Gilles Verlant a raconté tout cela en 2000 dans la biographie qu’il a consacré au chanteur chez Albin Michel. Il a notamment collecté les témoignages de ceux qui ont connu la famille. A l’époque, elle loge au n° 13 (actuel 11) rue des Combes, dans un petit deux pièces qui appartient à Philippe Nadaud, propriétaire du « café de la mère Nadaud », bistrot au rez-de-chaussée. Joseph Gainsbourg, sous le pseudonyme de Jo d’Onde, joue du piano à La Coupole, place de la République, au Cyrano et au Café Riche, en fin d’après-midi et le soir. Au répertoire: du classique, du jazz, de l’opérette, de la musique tzigane. Ceux qui l’ont fréquenté souligne l’élégance, le raffinement, la grande culture de Joseph.
Lucien, lui, est rapidement envoyé au vert au collège de Saint-Léonard-de-Noblat, où il commence à écrire un journal intime. Il détone par son élégance et son goût pour le dessin au milieu des gars de la campagne. A Limoges, la milice menace… Les parents sont arrêtés puis relâchés; ils partent se réfugier à Saint-Cyr.

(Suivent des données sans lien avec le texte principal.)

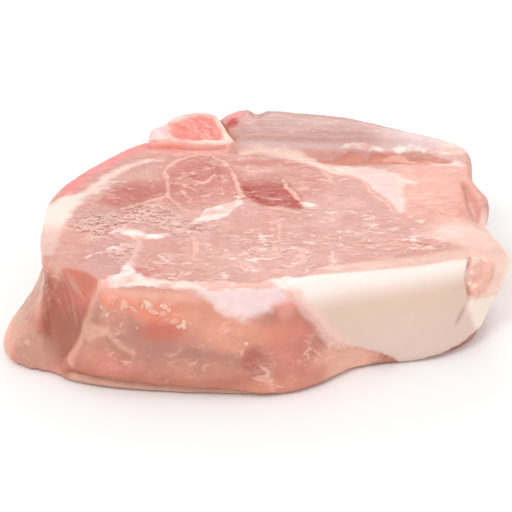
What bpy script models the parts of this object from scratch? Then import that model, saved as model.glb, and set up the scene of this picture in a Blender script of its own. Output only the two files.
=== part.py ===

En juin 1944, la police de Limoges lance un avis de recherche à leur encontre. Mais durant leur séjour, les uns et les autres bénéficient de la complicité et de la sympathie de musiciens, de Limougeauds et Limousins, de professeurs, de camarades… Voici l’un des témoignages de Serge: « Un jour le directeur de l’établissement me convoque et il me dit : « Mon p’tit gars, il va y avoir une descente de la Milice pour vérifier s’il n’y a pas de Juifs à l’école, alors voilà ce que tu vas faire : tu vas prendre cette hache et te cacher dans les bois. Si on te demande quelque chose tu diras que tu es fils de bûcheron. » Je m’en vais donc comme le Petit Poucet et je me construis une petite hutte, c’était l’aventure. Pas de chance, au moment où la nuit tombe, un orage éclate : en moins d’une heure, je suis trempé jusqu’aux os. Le lendemain, des petits garçons sont venus m’apporter à manger. Quand le terrain a été libre, je suis retourné au collège. »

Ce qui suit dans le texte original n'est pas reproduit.